In the last 14 weeks, I have felt every emotion you could possibly name.  I think that having a baby is the biggest life-changing event anyone goes through, and it’s impossible to prepare for it mentally and emotionally.  No matter how many babies I have been around growing up, there was no possible way to prepare for having to care for a baby 24/7.  It’s hard.  And with Oliver’s arrival and the immediate adjustment, came a lot of different emotions.

However, this post isn’t about everything I have felt and the roller coaster I have been on over the last 3 months.  This post is about something that I said yesterday during my daily conversation with my mom…

“I am the happiest I have ever been.”

At first, I was a little shocked that came out of my mouth… how could that be?  How dare I?  Shouldn’t I never be as happy as I was before Maya died?  Shouldn’t there be a perpetual sadness that looms overhead?  In that moment, I gave myself permission.  Permission for the above statement to be true.  It is true.  And it’s OK.

In the days following Maya’s death, a dear friend sent me a message.  She had experienced a similar loss one year prior.  She told me that any feeling I had was normal as long as it did not pose a danger to myself or others.  This advice has stuck with me since then and I repeat this mantra to myself nearly every day.  Throughout the process of grieving the loss of Maya, which I continue to do, I would remember these words through bouts of anger, frustration, disbelief, and happiness.  Now, my grief looks different.  I am no longer defined by my loss as I was in the months immediately following it.  The grief, though still with me, has quieted down.  And with that comes feelings of guilt.  I have felt guilty for feeling happy and I have felt guilty for feeling tired and frustrated when up in the middle of the night.

Today, I am liberating myself and will no longer feel guilt.  I am giving myself permission to be happy.  And permission to not be happy all the time.  I am replaying my friend’s words in my head as they still hold true.  What I have realized is that attempting to rationalize my feelings, whether they be positive or negative, is a waste of time.

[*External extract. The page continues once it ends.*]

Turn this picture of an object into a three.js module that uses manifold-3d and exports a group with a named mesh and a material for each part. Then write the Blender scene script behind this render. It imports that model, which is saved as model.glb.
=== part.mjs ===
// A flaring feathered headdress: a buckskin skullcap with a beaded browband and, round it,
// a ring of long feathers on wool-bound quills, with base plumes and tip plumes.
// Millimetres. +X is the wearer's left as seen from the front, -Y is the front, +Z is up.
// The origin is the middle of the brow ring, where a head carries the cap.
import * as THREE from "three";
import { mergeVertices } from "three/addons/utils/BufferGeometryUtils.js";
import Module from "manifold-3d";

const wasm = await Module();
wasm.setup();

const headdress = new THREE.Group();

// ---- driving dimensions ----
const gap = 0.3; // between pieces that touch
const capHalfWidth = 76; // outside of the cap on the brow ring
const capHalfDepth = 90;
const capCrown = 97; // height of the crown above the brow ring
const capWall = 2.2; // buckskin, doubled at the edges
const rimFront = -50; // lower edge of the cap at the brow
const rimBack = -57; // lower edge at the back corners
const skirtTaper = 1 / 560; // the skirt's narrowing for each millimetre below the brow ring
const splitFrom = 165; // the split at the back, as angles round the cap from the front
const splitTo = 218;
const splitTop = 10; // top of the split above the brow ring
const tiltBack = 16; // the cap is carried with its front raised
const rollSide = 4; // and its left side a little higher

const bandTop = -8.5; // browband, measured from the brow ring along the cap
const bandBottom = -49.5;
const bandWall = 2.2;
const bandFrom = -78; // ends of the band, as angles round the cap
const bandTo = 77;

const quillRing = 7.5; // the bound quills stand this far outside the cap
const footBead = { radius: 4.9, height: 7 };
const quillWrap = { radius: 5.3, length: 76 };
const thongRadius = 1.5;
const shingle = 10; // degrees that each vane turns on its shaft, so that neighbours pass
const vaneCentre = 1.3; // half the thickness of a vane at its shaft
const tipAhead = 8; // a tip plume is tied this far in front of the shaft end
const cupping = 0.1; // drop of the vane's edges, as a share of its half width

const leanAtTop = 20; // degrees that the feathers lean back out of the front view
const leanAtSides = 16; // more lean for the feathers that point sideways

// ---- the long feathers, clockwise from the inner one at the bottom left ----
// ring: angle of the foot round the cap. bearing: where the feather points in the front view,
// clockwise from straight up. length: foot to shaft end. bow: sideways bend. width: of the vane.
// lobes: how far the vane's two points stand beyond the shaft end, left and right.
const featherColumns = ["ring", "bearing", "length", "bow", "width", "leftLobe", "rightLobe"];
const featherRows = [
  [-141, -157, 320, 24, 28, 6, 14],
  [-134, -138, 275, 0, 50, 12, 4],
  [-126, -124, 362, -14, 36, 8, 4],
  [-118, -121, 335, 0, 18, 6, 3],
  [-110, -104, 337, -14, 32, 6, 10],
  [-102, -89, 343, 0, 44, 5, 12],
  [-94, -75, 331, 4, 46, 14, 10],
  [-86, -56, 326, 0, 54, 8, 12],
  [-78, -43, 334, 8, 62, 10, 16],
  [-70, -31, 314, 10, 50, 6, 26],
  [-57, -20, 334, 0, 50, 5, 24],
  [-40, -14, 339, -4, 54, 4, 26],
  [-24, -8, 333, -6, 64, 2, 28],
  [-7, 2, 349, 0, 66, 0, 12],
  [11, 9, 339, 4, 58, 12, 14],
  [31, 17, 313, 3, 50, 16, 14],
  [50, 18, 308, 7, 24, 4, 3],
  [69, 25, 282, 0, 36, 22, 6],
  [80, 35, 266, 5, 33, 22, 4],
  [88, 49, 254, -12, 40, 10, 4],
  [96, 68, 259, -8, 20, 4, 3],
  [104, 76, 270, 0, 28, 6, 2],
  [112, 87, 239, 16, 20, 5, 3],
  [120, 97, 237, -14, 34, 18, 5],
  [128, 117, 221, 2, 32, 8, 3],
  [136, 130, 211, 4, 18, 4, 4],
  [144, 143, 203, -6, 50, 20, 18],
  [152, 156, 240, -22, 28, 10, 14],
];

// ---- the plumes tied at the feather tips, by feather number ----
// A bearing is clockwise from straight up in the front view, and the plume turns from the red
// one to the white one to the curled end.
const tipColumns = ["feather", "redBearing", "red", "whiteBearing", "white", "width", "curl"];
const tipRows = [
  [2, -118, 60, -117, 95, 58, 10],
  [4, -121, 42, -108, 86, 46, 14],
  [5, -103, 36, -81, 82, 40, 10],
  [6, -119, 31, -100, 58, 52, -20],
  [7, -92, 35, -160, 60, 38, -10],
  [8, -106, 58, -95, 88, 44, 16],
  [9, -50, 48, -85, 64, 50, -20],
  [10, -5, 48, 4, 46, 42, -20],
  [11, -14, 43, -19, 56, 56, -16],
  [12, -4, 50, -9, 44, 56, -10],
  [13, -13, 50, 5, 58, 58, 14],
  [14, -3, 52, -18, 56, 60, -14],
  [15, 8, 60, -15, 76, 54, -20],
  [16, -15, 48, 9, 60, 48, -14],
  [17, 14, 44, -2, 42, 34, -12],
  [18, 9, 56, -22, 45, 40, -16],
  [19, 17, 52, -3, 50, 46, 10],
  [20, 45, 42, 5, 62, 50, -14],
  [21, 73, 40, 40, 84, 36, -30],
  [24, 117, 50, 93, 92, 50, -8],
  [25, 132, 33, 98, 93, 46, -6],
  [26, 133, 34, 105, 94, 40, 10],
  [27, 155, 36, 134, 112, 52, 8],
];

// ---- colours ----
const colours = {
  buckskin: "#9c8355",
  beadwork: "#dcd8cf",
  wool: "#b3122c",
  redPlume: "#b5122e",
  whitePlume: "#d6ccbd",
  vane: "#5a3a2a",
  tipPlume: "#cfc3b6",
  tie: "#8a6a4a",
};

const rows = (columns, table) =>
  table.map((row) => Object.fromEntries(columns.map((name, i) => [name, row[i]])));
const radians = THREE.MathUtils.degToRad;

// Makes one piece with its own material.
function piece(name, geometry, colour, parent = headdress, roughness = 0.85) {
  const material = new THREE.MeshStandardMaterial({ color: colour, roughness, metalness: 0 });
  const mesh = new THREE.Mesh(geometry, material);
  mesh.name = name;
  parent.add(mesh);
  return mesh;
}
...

Oliver is amazing.  He brings me so much joy and hope for the future.  I cherish every day that I have with him and am grateful for what my life has become.

I need to believe that Maya is proud of me.  I need to believe that she is OK with the fact that I do not grieve full time as I once did.  I need to believe that she wants me to live on and be the best Mommy to Oliver that I can be.  I wish she were here… she’d be a wonderful big sister.